Goal
Your task is to quote the material that follows, in full and exactly.

Recorded information
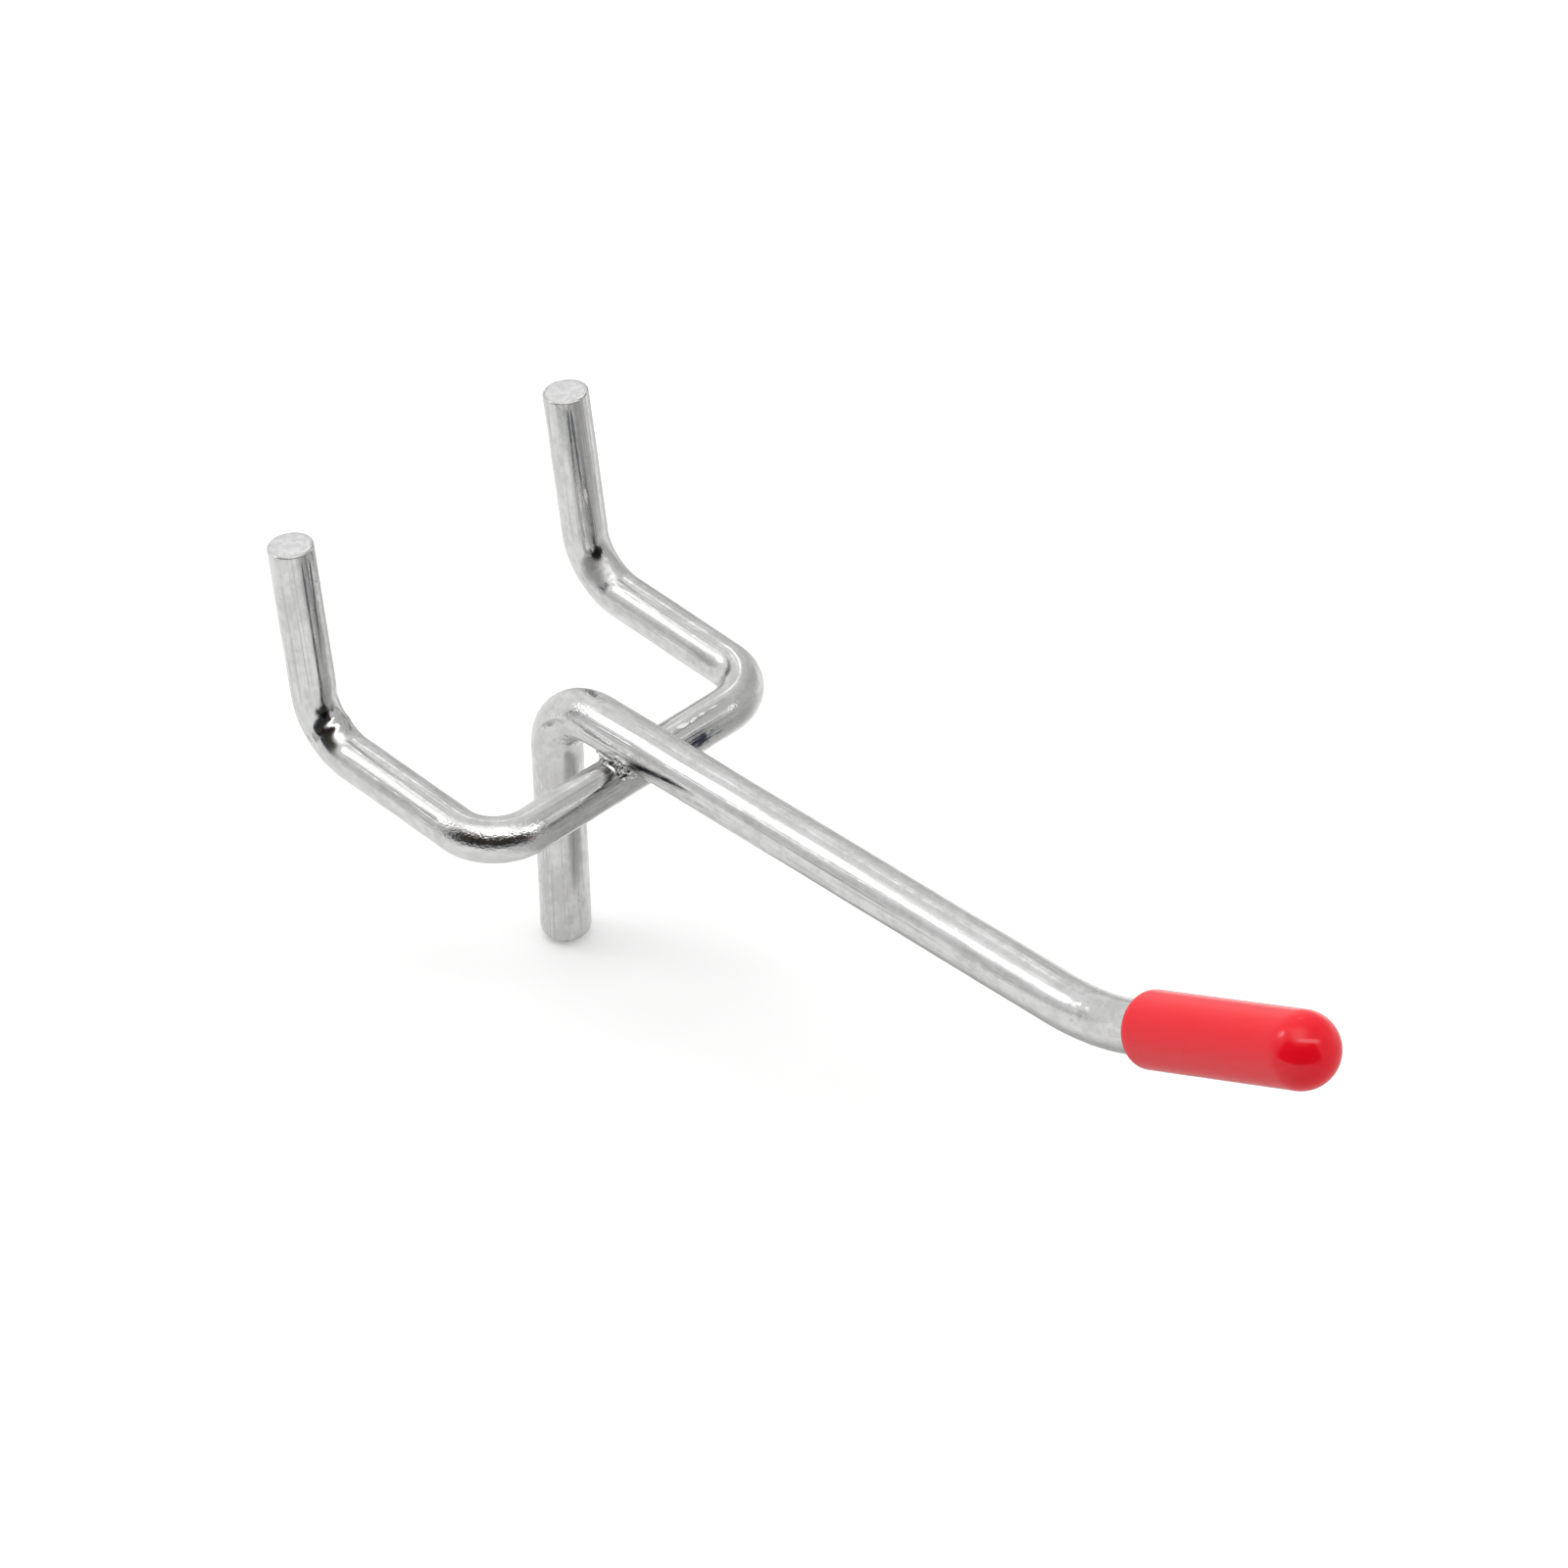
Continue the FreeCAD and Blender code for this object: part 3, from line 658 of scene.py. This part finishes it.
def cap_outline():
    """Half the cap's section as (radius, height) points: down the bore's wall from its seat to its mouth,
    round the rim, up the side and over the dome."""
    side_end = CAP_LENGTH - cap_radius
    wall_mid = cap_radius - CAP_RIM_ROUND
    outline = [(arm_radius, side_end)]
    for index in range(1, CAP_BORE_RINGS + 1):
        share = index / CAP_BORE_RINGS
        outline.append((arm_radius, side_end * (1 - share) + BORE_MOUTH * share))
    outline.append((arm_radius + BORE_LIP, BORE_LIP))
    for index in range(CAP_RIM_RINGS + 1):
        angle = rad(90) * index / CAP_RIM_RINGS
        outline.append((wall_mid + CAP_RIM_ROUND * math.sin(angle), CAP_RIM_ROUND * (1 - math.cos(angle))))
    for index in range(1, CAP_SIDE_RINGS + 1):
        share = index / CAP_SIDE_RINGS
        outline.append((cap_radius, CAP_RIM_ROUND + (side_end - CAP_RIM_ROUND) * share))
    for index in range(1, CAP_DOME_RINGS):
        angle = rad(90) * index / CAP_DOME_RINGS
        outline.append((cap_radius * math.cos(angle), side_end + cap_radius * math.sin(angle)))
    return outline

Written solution
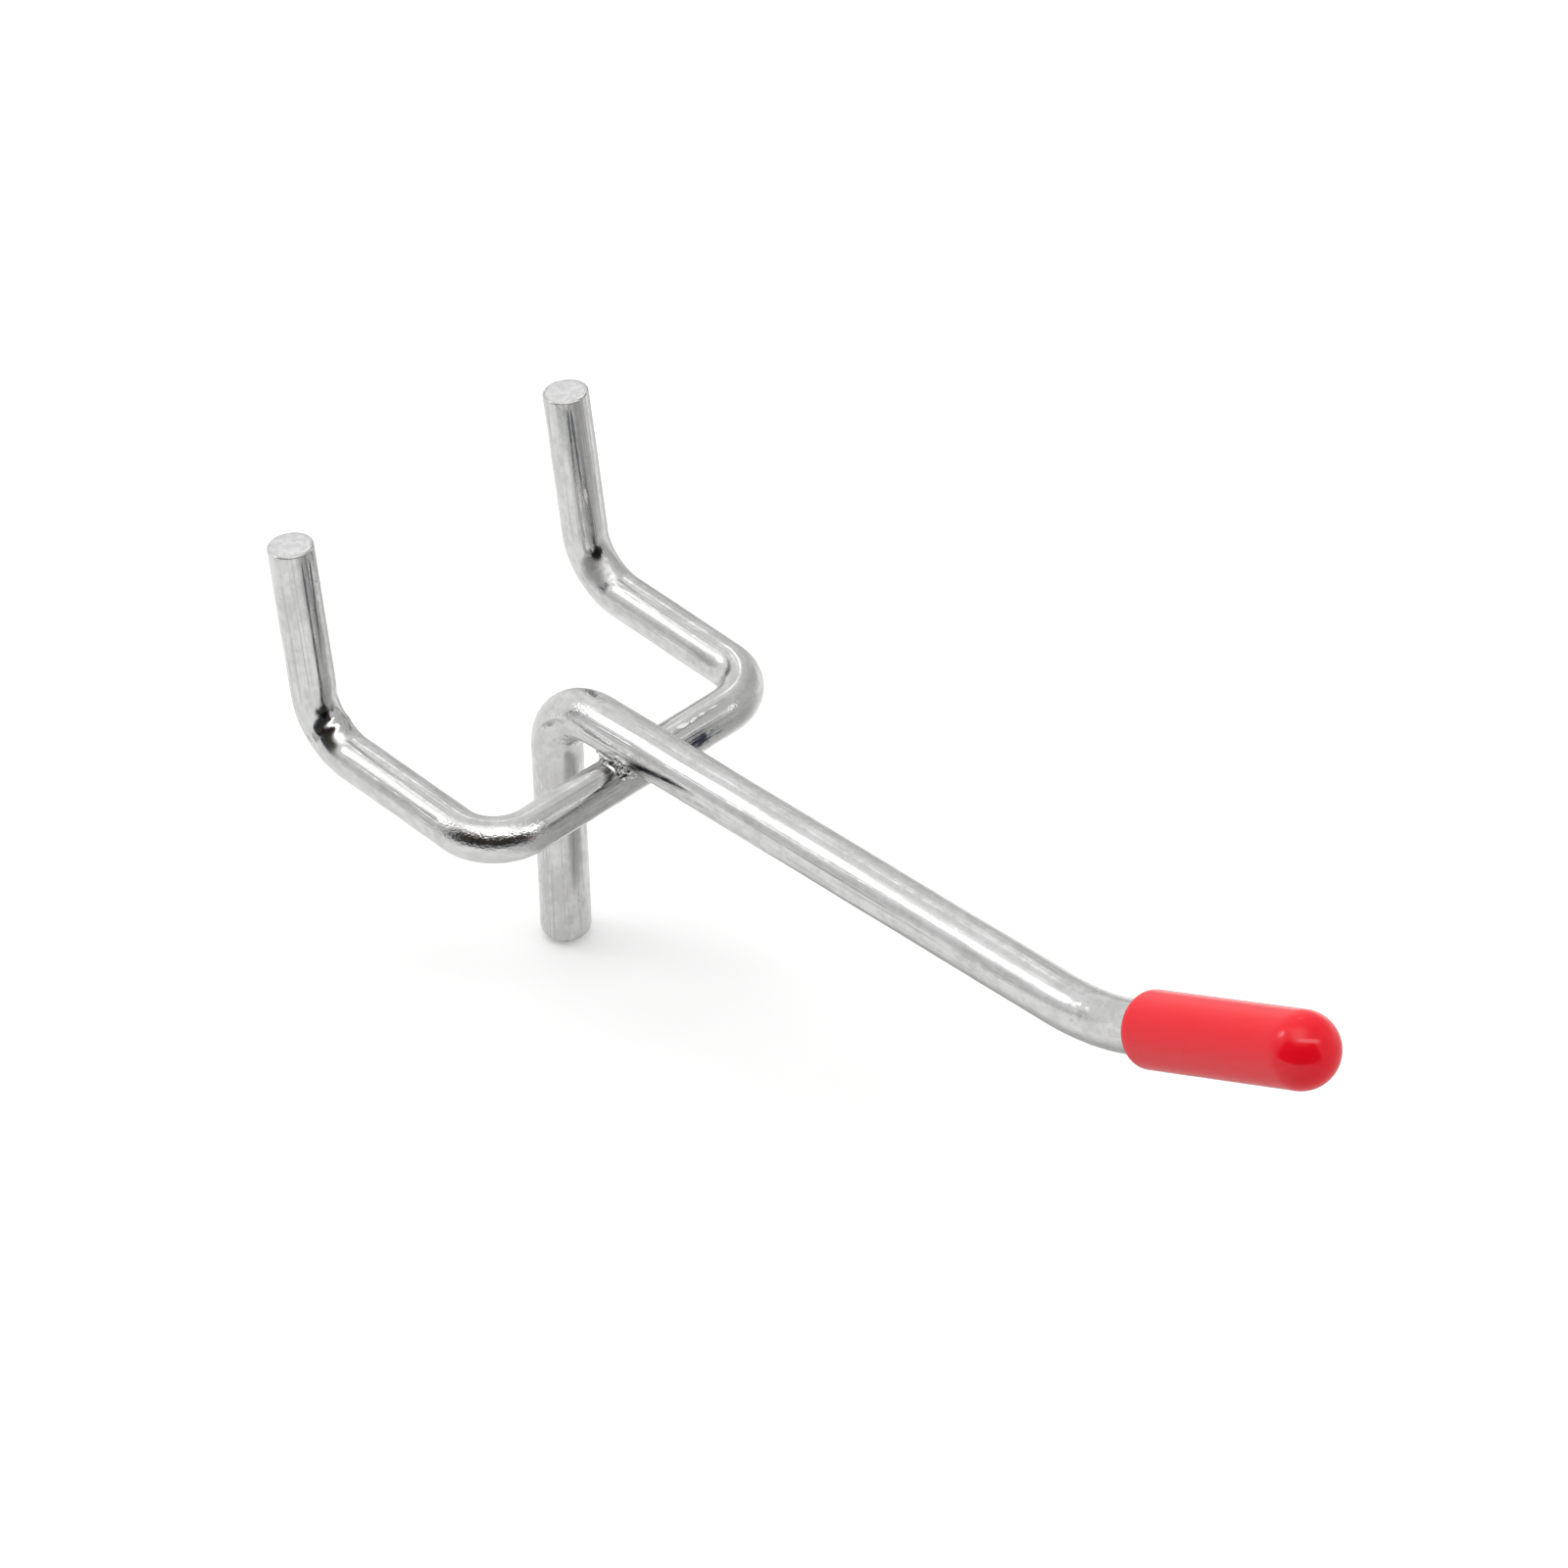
Continue the FreeCAD and Blender code for this object: part 3, from line 658 of scene.py. This part finishes it.
def cap_outline():
    """Half the cap's section as (radius, height) points: down the bore's wall from its seat to its mouth,
    round the rim, up the side and over the dome."""
    side_end = CAP_LENGTH - cap_radius
    wall_mid = cap_radius - CAP_RIM_ROUND
    outline = [(arm_radius, side_end)]
    for index in range(1, CAP_BORE_RINGS + 1):
        share = index / CAP_BORE_RINGS
        outline.append((arm_radius, side_end * (1 - share) + BORE_MOUTH * share))
    outline.append((arm_radius + BORE_LIP, BORE_LIP))
    for index in range(CAP_RIM_RINGS + 1):
        angle = rad(90) * index / CAP_RIM_RINGS
        outline.append((wall_mid + CAP_RIM_ROUND * math.sin(angle), CAP_RIM_ROUND * (1 - math.cos(angle))))
    for index in range(1, CAP_SIDE_RINGS + 1):
        share = index / CAP_SIDE_RINGS
        outline.append((cap_radius, CAP_RIM_ROUND + (side_end - CAP_RIM_ROUND) * share))
    for index in range(1, CAP_DOME_RINGS):
        angle = rad(90) * index / CAP_DOME_RINGS
        outline.append((cap_radius * math.cos(angle), side_end + cap_radius * math.sin(angle)))
    return outline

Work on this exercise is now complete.